One of those who felt that attack was Lou Hoover, the highly cosmopolitan wife of the Republican candidate who repeatedly insisted that she despised bigotry. But she was also highly loyal to her husband and “exquisitely sensitive” to any attack on him. As the campaign sludged on, her defensiveness “soon overwhelmed both her cosmopolitan edge and any charitable feelings” she may have had for Smith. In the end she found nothing wrong with denigrating Catholicism and denied that it was the mark of a bigot to think that Catholicism was a “grievous sin.”

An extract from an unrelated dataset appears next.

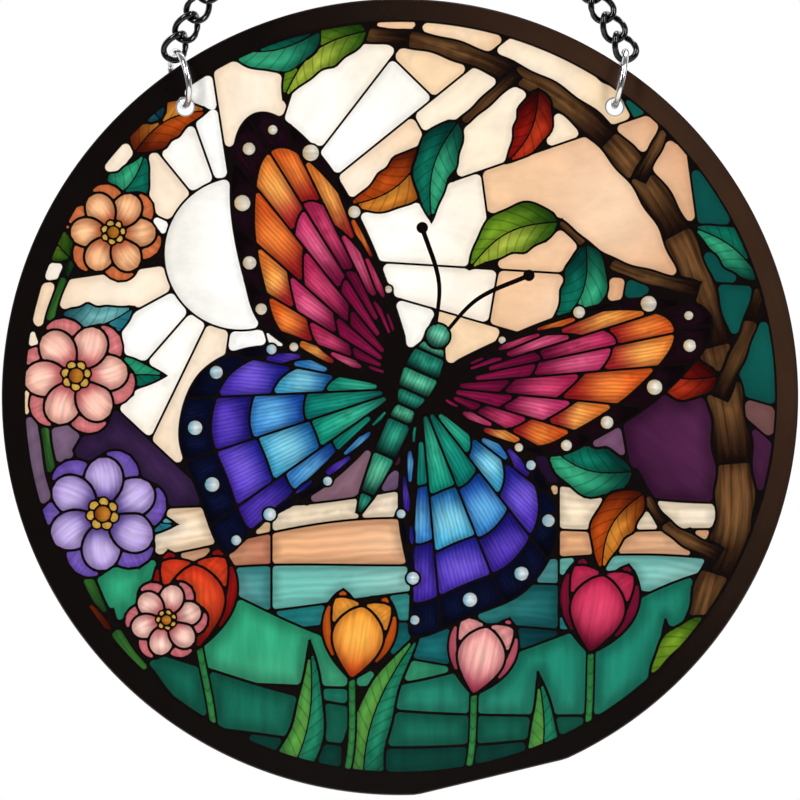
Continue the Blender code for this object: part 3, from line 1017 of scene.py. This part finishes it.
# Studio. White behind the piece and dim before it, dark where the flat sheet would mirror it into the
# camera; two tall soft lamps in front, one above, and a small pale floor well below the hanging piece. What
# the camera sees past the piece is a white backdrop on every side.
world = bpy.data.worlds.new("studio")
bpy.context.scene.world = world
world.use_nodes = True
tree = world.node_tree
tree.nodes.clear()
way = add(tree, "ShaderNodeSeparateXYZ", {0: add(tree, "ShaderNodeTexCoord").outputs["Generated"]})
# How strong the light is by how far its way points back: -1 is straight ahead of the piece, 1 straight behind
ahead = between(tree, way.outputs[1], -0.98, -0.75, 0.02, 0.20, "SMOOTHSTEP")
behind = between(tree, way.outputs[1], 0.0, 0.6, 0.0, 1.05, "SMOOTHSTEP")
flagged = between(tree, way.outputs[1], 0.9, 0.98, 0.0, -1.15, "SMOOTHSTEP")
level = reckon(tree, "ADD", reckon(tree, "ADD", ahead, behind), flagged)
light = add(tree, "ShaderNodeBackground", {"Color": rgba("#ffffff"), "Strength": level})
backdrop = add(tree, "ShaderNodeBackground", {"Color": rgba("#ffffff"), "Strength": 1.0})
seen = add(tree, "ShaderNodeLightPath").outputs["Is Camera Ray"]
either = add(tree, "ShaderNodeMixShader", {0: seen, 1: light.outputs[0], 2: backdrop.outputs[0]})
add(tree, "ShaderNodeOutputWorld", {"Surface": either.outputs[0]})


def softbox(name, place, width, height, watts):
    lamp = bpy.data.lights.new(name, "AREA")
    lamp.shape, lamp.size, lamp.size_y, lamp.energy = "RECTANGLE", width, height, watts
    thing = bpy.data.objects.new(name, lamp)
    thing.location = place
    thing.rotation_euler = (SHEET_CENTRE - Vector(place)).to_track_quat("-Z", "Y").to_euler()
    bpy.context.scene.collection.objects.link(thing)


softbox("key", (-0.6, -0.7, 0.35), width=0.14, height=0.8, watts=9.7)
softbox("fill", (0.65, -0.7, 0.3), width=0.14, height=0.8, watts=8.3)
softbox("top", (0.1, 0.3, 0.6), width=0.4, height=0.4, watts=4.0)

FLOOR_DROP = 0.045
FLOOR_RADIUS = 0.26
floor_mesh = bpy.data.meshes.new("floor")
shape = bmesh.new()
bmesh.ops.create_circle(shape, cap_ends=True, segments=96, radius=FLOOR_RADIUS)
shape.to_mesh(floor_mesh)
shape.free()
floor = bpy.data.objects.new("floor", floor_mesh)
floor.location = (0, 0, low.z - FLOOR_DROP)
bpy.context.scene.collection.objects.link(floor)
matt, tree = new_material("pale floor")
paper = add(tree, "ShaderNodeBsdfPrincipled", {"Base Color": rgba("#e9e7e3"), "Roughness": 0.7})
add(tree, "ShaderNodeOutputMaterial", {"Surface": paper.outputs[0]})
floor_mesh.materials.append(matt)


# Camera. Level and square to the sheet, through a long lens: the picture is 150.8 mm wide at the sheet, and
# the sheet's centre lies 3 pixels of 800 above the picture's.
CAMERA_DISTANCE = 1.4
PICTURE_WIDTH, PICTURE_PIXELS = 0.1508, 800
SHEET_RISE = 3 / PICTURE_PIXELS * PICTURE_WIDTH
SENSOR_WIDTH = 36
camera = bpy.data.objects.new("camera", bpy.data.cameras.new("camera"))
camera.data.sensor_width = SENSOR_WIDTH
camera.data.lens = SENSOR_WIDTH * CAMERA_DISTANCE / PICTURE_WIDTH
camera.location = SHEET_CENTRE + Vector((0, -CAMERA_DISTANCE, -SHEET_RISE))
camera.rotation_euler = (math.pi / 2, 0, 0)
bpy.context.scene.collection.objects.link(camera)
bpy.context.scene.camera = camera
bpy.context.scene.view_settings.view_transform = "Standard"

bpy.context.view_layer.update()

In 1928 many Americans who were far less worldly-wise than Mrs. Hoover sincerely believed that they were free of prejudice. They also thoroughly resented being linked with, say, the KKK just because they questioned the loyalty of American Catholics. The result was a no-win situation for Al Smith. If he ignored the whispered (and at times openly) anti-Catholic campaign against him, he feared he was doomed to defeat. And yet if he confronted it, he risked antagonizing virtually all of non-Catholic America.

Either way, Al Smith faced defeat in 1928. More than the loss of a political office, he also “lost his innocence in that terrible season of hate.” At least such is the judgment of Robert Slayton. His only consolation — and Smith’s — is that innocence lost means redemption achieved. At least such is the fate of Al Smith in the hands of an innocent Professor Slayton. Innocent? Slayton would have us believe that because of Al Smith the “Catholic issue” has been put behind us. Really? If the dry issue was enough to torpedo a cultural Catholic in 1928, what will be the fate that awaits an orthodox, prolife Catholic who might seek the presidency in this presumably enlightened age? Nothing less than the savage fury of the most cosmopolitan bigotry that secular America can muster. They won’t wait for feelings of defensiveness to surface. Instead, they will be instantly on the attack, as they smugly declare their innocence of any charge of bigotry. Move over, Lou Hoover, and make way for the truly grievous sinners of today.